**Task**
From the first line of the data below, copy each line up to the one containing "return self.fill(node, dict(inputs))", and include that line too.

══════════

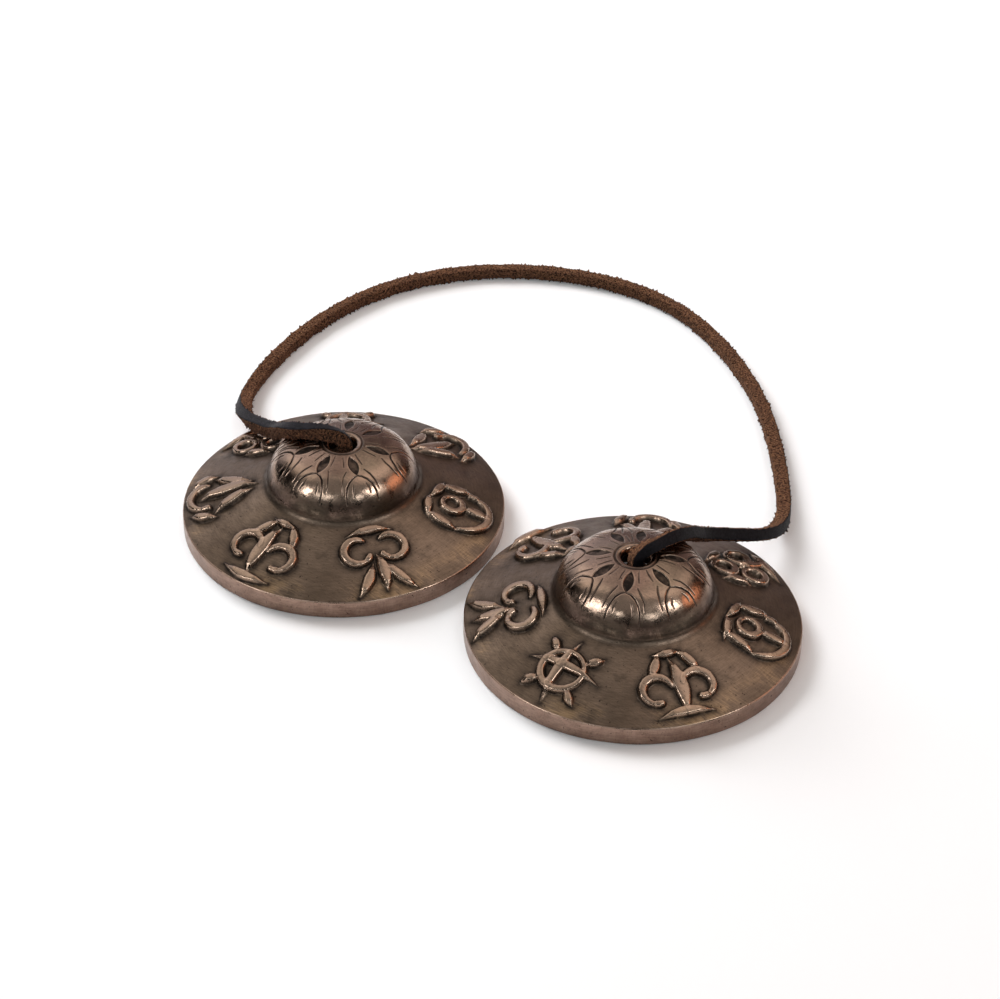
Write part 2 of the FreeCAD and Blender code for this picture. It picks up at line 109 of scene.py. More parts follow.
class Nodes:
    """A node tree, and short ways to add nodes to it."""

    def __init__(self, tree):
        self.tree = tree

    def add(self, kind, inputs=(), **settings):
        node = self.tree.nodes.new("ShaderNode" + kind)
        for key, value in settings.items():
            setattr(node, key, value)
        return self.fill(node, dict(inputs))

    def fill(self, node, inputs):
        """Each input gets a plain value, or a link from the socket that is given."""
        for name, value in inputs.items():
            socket = node.inputs[name]
            if isinstance(value, bpy.types.NodeSocket):
                self.tree.links.new(value, socket)
            elif socket.type == "RGBA":
                socket.default_value = (*value, 1.0)
            else:
                socket.default_value = value
        return node

    def attribute(self, name):
        return self.add("Attribute", attribute_name=name).outputs["Fac"]

    def noise(self, vector, scale, detail, roughness=0.55):
        inputs = {"Vector": vector, "Scale": scale, "Detail": detail, "Roughness": roughness}
        return self.add("TexNoise", inputs).outputs["Fac"]

    def maths(self, operation, *values, clamp=False):
        inputs = dict(enumerate(values))
        return self.add("Math", inputs, operation=operation, use_clamp=clamp).outputs[0]

    def fit(self, value, low, high, to_low=0.0, to_high=1.0):
        """value taken from low..high to to_low..to_high, smoothly and held at the ends."""
        inputs = dict(enumerate((value, low, high, to_low, to_high)))
        node = self.add("MapRange", inputs, interpolation_type="SMOOTHSTEP")
        return node.outputs["Result"]

    def mix(self, share, a, b, blend="MIX"):
        """Colour a with this share of colour b over it."""
        inputs = {"Factor": share, MIX_COLOUR_A: a, MIX_COLOUR_B: b}
        node = self.add("Mix", inputs, data_type="RGBA", blend_type=blend)
        return node.outputs[MIX_COLOUR_OUT]

    def mix_value(self, share, a, b):
        return self.add("Mix", {"Factor": share, "A": a, "B": b}).outputs[0]

    def vector(self, operation, *values, output="Vector"):
        node = self.add("VectorMath", dict(enumerate(values)), operation=operation)
        return node.outputs[output]

    def bump(self, height, strength, distance, normal=None):
        inputs = {"Height": height, "Strength": strength, "Distance": distance}
        if normal is not None:
            inputs["Normal"] = normal
        return self.add("Bump", inputs).outputs["Normal"]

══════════

**Full solution**
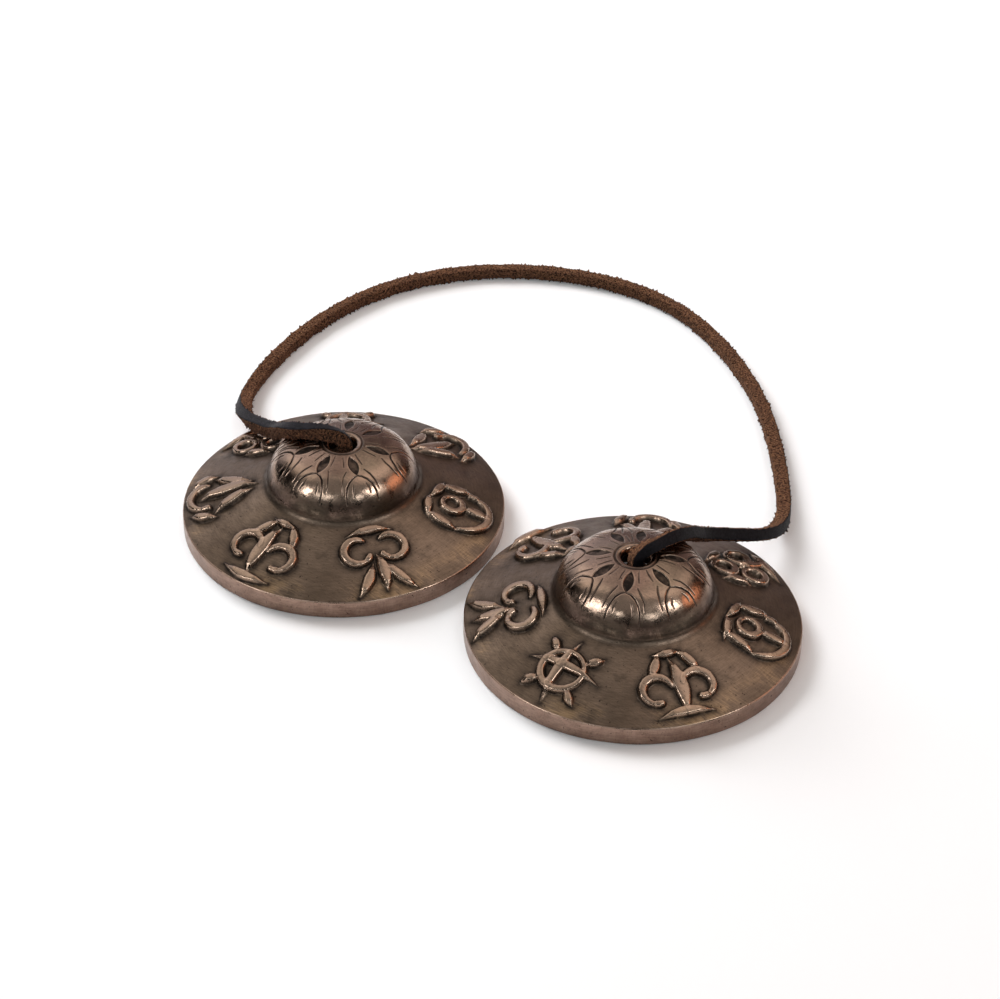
Write part 2 of the FreeCAD and Blender code for this picture. It picks up at line 109 of scene.py. More parts follow.
class Nodes:
    """A node tree, and short ways to add nodes to it."""

    def __init__(self, tree):
        self.tree = tree

    def add(self, kind, inputs=(), **settings):
        node = self.tree.nodes.new("ShaderNode" + kind)
        for key, value in settings.items():
            setattr(node, key, value)
        return self.fill(node, dict(inputs))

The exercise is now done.